Records for the task start

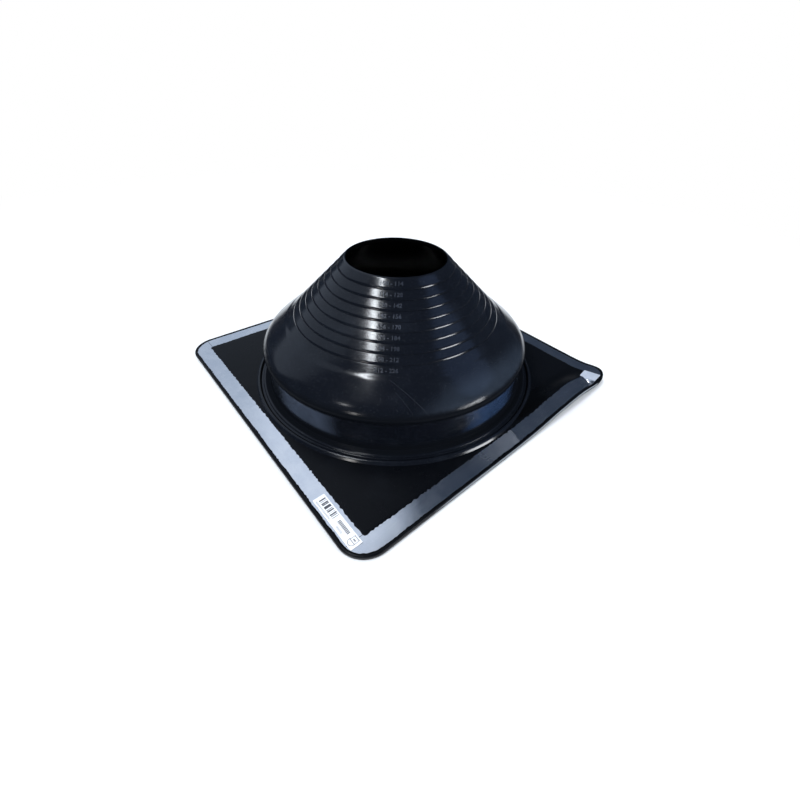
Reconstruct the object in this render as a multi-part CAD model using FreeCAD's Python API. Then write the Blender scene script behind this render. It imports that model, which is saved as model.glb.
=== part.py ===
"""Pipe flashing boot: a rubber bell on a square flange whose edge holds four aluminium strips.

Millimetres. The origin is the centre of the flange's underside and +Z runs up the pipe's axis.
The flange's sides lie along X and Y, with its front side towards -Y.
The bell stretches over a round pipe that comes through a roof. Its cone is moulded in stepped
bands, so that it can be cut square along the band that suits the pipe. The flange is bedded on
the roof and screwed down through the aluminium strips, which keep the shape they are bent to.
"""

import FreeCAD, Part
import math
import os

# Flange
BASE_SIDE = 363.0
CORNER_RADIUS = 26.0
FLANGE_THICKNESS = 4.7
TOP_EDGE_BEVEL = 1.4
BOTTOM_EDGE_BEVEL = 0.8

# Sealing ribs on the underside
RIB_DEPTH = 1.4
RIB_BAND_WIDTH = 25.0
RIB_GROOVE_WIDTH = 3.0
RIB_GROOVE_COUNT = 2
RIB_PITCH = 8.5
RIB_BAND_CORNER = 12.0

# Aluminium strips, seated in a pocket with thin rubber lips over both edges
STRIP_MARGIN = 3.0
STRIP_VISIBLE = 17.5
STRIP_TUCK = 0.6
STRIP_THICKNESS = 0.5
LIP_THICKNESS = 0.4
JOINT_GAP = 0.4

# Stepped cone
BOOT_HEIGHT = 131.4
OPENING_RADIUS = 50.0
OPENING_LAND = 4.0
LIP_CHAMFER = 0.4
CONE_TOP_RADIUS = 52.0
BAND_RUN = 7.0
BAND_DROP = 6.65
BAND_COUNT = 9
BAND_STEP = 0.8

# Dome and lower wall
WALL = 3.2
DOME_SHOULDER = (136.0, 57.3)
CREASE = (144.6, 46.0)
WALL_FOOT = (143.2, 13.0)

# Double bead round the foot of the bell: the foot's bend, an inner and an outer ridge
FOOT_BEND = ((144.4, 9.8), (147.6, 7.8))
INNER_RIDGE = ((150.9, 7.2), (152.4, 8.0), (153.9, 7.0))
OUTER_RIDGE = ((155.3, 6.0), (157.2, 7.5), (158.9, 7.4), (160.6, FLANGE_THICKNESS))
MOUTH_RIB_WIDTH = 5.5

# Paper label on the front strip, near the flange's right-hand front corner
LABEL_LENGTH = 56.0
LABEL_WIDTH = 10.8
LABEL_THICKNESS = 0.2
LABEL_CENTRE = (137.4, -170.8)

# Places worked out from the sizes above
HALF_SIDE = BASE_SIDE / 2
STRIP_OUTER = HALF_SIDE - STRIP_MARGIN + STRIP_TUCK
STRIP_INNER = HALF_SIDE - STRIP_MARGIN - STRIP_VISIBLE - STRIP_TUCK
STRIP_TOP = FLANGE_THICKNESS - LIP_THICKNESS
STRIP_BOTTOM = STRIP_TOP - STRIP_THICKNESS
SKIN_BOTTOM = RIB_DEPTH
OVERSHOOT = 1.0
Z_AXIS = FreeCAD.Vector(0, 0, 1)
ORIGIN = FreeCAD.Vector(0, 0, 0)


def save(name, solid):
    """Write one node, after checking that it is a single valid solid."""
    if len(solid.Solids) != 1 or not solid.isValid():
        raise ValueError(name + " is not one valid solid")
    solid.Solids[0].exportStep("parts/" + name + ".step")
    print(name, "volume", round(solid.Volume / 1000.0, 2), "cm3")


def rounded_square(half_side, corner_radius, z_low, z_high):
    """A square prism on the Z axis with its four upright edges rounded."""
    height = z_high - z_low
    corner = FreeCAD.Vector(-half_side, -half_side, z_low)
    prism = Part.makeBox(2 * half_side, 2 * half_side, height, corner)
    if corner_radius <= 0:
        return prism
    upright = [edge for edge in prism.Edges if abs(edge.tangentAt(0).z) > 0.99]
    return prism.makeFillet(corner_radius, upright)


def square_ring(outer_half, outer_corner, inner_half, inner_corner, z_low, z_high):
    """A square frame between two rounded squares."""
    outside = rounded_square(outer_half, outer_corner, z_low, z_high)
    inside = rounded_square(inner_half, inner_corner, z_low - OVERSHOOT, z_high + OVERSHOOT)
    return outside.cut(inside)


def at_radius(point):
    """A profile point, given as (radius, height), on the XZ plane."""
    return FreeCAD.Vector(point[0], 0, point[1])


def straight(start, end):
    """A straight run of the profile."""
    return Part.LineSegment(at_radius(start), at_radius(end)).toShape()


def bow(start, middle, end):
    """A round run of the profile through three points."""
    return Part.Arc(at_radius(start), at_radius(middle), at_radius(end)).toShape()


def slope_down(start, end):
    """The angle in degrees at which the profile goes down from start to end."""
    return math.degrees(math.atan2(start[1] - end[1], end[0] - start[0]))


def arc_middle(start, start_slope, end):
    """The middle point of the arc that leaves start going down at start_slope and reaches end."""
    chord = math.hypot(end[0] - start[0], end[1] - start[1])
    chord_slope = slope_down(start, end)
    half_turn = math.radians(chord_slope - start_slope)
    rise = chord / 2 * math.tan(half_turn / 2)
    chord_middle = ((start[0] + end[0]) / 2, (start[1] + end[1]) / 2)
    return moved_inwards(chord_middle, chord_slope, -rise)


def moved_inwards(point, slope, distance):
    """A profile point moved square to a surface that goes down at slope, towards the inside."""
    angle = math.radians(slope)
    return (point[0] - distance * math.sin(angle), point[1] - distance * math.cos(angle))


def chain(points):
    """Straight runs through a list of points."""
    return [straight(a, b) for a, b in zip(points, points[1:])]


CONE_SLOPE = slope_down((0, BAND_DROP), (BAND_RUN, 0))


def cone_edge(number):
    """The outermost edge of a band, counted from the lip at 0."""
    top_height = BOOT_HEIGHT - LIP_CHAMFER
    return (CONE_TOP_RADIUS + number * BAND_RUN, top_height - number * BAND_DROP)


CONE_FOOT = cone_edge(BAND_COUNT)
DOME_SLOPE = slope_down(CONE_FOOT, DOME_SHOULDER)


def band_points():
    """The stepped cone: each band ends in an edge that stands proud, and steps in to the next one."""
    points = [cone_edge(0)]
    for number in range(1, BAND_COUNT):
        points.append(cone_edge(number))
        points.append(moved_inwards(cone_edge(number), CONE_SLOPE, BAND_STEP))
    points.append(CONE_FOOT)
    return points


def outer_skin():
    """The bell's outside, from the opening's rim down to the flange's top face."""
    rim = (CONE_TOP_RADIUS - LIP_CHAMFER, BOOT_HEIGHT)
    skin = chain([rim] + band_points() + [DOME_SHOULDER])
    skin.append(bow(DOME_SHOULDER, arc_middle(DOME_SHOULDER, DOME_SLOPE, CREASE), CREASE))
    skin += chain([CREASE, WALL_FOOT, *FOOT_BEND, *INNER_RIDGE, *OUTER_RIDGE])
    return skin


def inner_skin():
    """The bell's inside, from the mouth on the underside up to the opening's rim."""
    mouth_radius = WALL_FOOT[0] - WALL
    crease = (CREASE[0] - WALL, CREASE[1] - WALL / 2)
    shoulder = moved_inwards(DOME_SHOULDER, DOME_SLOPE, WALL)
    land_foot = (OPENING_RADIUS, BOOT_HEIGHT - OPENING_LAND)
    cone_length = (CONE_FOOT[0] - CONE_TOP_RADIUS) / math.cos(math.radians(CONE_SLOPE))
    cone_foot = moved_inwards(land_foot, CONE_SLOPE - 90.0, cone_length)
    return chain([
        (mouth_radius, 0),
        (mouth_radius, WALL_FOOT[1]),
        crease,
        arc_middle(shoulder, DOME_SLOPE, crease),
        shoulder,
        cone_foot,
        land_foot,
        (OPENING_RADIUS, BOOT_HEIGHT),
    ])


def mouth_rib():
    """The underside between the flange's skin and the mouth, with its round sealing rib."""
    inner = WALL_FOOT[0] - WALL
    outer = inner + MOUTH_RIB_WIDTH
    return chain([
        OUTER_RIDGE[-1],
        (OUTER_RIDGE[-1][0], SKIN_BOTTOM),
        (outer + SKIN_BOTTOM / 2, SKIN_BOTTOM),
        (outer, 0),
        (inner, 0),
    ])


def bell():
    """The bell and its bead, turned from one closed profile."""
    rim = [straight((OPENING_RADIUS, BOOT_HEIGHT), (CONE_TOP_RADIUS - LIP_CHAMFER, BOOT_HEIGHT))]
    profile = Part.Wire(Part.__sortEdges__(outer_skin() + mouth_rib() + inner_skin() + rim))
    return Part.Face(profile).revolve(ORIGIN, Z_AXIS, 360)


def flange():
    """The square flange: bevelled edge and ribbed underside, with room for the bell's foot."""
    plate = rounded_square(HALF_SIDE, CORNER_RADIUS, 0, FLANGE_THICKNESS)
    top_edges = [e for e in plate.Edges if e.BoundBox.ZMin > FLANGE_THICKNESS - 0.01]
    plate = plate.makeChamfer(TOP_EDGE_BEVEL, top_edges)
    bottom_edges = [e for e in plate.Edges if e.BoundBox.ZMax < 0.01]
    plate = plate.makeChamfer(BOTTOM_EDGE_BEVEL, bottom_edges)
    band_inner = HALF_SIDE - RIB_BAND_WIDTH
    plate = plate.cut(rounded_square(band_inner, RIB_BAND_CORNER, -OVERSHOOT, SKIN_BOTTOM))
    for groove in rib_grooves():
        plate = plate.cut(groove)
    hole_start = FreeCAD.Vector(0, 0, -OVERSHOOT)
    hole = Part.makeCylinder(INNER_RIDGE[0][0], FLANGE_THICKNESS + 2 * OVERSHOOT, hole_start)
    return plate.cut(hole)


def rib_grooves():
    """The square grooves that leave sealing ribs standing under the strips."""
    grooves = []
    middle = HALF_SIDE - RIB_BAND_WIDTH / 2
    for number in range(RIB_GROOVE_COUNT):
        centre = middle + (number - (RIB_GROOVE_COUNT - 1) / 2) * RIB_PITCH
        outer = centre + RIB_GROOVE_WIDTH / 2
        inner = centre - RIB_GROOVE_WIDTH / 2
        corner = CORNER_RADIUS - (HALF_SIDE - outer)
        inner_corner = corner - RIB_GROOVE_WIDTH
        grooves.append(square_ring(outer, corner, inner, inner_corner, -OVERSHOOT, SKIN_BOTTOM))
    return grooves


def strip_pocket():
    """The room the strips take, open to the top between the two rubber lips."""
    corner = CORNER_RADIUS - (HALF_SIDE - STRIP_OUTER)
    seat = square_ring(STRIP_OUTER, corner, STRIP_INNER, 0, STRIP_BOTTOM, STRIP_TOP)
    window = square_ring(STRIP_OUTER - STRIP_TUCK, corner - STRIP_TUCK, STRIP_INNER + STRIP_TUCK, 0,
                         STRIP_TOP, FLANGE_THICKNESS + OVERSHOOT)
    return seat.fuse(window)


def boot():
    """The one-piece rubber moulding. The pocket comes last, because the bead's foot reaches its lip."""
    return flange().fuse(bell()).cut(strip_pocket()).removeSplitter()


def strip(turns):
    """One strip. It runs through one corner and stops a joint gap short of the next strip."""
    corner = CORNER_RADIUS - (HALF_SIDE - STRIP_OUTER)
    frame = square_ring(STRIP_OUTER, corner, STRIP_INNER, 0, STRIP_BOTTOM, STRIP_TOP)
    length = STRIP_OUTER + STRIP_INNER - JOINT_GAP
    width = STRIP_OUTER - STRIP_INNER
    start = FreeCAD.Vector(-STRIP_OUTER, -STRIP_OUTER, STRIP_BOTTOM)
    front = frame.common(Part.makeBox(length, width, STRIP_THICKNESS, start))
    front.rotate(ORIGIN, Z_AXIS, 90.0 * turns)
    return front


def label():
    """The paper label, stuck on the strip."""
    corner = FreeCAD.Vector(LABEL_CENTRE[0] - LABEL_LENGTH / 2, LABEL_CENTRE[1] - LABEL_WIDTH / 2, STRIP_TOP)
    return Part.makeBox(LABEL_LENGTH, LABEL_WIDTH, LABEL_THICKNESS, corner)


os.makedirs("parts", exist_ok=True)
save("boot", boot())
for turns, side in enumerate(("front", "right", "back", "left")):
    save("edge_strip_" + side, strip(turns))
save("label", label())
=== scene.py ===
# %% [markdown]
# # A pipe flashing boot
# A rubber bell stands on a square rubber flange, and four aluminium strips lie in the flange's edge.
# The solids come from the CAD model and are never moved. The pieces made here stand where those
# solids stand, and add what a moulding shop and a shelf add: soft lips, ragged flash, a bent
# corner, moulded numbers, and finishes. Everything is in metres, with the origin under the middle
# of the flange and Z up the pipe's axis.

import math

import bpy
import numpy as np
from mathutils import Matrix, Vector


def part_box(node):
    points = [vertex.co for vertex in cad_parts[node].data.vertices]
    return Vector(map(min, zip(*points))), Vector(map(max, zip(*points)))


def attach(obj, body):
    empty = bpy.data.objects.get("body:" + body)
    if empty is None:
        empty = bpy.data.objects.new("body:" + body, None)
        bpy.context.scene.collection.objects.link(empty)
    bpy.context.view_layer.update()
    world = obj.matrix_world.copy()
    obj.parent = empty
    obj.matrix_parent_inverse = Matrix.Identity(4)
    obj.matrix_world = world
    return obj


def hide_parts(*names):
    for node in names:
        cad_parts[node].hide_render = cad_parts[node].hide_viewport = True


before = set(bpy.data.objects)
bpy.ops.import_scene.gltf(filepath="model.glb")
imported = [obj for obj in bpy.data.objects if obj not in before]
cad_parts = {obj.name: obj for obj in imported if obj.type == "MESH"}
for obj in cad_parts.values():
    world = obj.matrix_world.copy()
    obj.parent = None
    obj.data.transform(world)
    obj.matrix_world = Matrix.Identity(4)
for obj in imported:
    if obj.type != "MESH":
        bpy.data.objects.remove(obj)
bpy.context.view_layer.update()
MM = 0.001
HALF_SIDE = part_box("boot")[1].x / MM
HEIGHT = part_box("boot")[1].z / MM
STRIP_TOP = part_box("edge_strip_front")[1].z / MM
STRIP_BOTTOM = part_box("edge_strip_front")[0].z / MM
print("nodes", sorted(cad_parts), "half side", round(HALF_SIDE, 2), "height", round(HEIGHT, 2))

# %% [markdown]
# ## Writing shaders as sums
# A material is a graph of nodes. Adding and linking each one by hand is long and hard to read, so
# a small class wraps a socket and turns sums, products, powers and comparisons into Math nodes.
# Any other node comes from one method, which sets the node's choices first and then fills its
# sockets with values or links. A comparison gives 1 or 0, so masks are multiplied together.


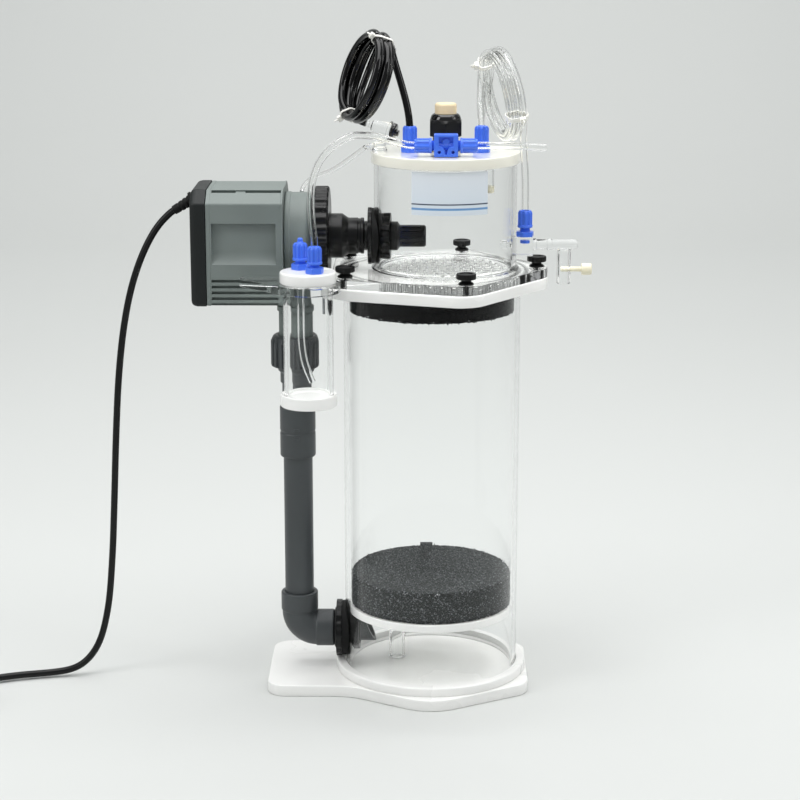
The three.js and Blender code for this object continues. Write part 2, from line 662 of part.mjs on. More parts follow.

Records for the task end

* [Aim of the exercise]
Beginning with the line containing "for turns, side" and ending with the line containing "imported = [obj", extract those lines exactly from the listing above, and only those.

* [Answer]
for turns, side in enumerate(("front", "right", "back", "left")):
    save("edge_strip_" + side, strip(turns))
save("label", label())
=== scene.py ===
# %% [markdown]
# # A pipe flashing boot
# A rubber bell stands on a square rubber flange, and four aluminium strips lie in the flange's edge.
# The solids come from the CAD model and are never moved. The pieces made here stand where those
# solids stand, and add what a moulding shop and a shelf add: soft lips, ragged flash, a bent
# corner, moulded numbers, and finishes. Everything is in metres, with the origin under the middle
# of the flange and Z up the pipe's axis.

import math

import bpy
import numpy as np
from mathutils import Matrix, Vector


def part_box(node):
    points = [vertex.co for vertex in cad_parts[node].data.vertices]
    return Vector(map(min, zip(*points))), Vector(map(max, zip(*points)))


def attach(obj, body):
    empty = bpy.data.objects.get("body:" + body)
    if empty is None:
        empty = bpy.data.objects.new("body:" + body, None)
        bpy.context.scene.collection.objects.link(empty)
    bpy.context.view_layer.update()
    world = obj.matrix_world.copy()
    obj.parent = empty
    obj.matrix_parent_inverse = Matrix.Identity(4)
    obj.matrix_world = world
    return obj


def hide_parts(*names):
    for node in names:
        cad_parts[node].hide_render = cad_parts[node].hide_viewport = True


before = set(bpy.data.objects)
bpy.ops.import_scene.gltf(filepath="model.glb")
imported = [obj for obj in bpy.data.objects if obj not in before]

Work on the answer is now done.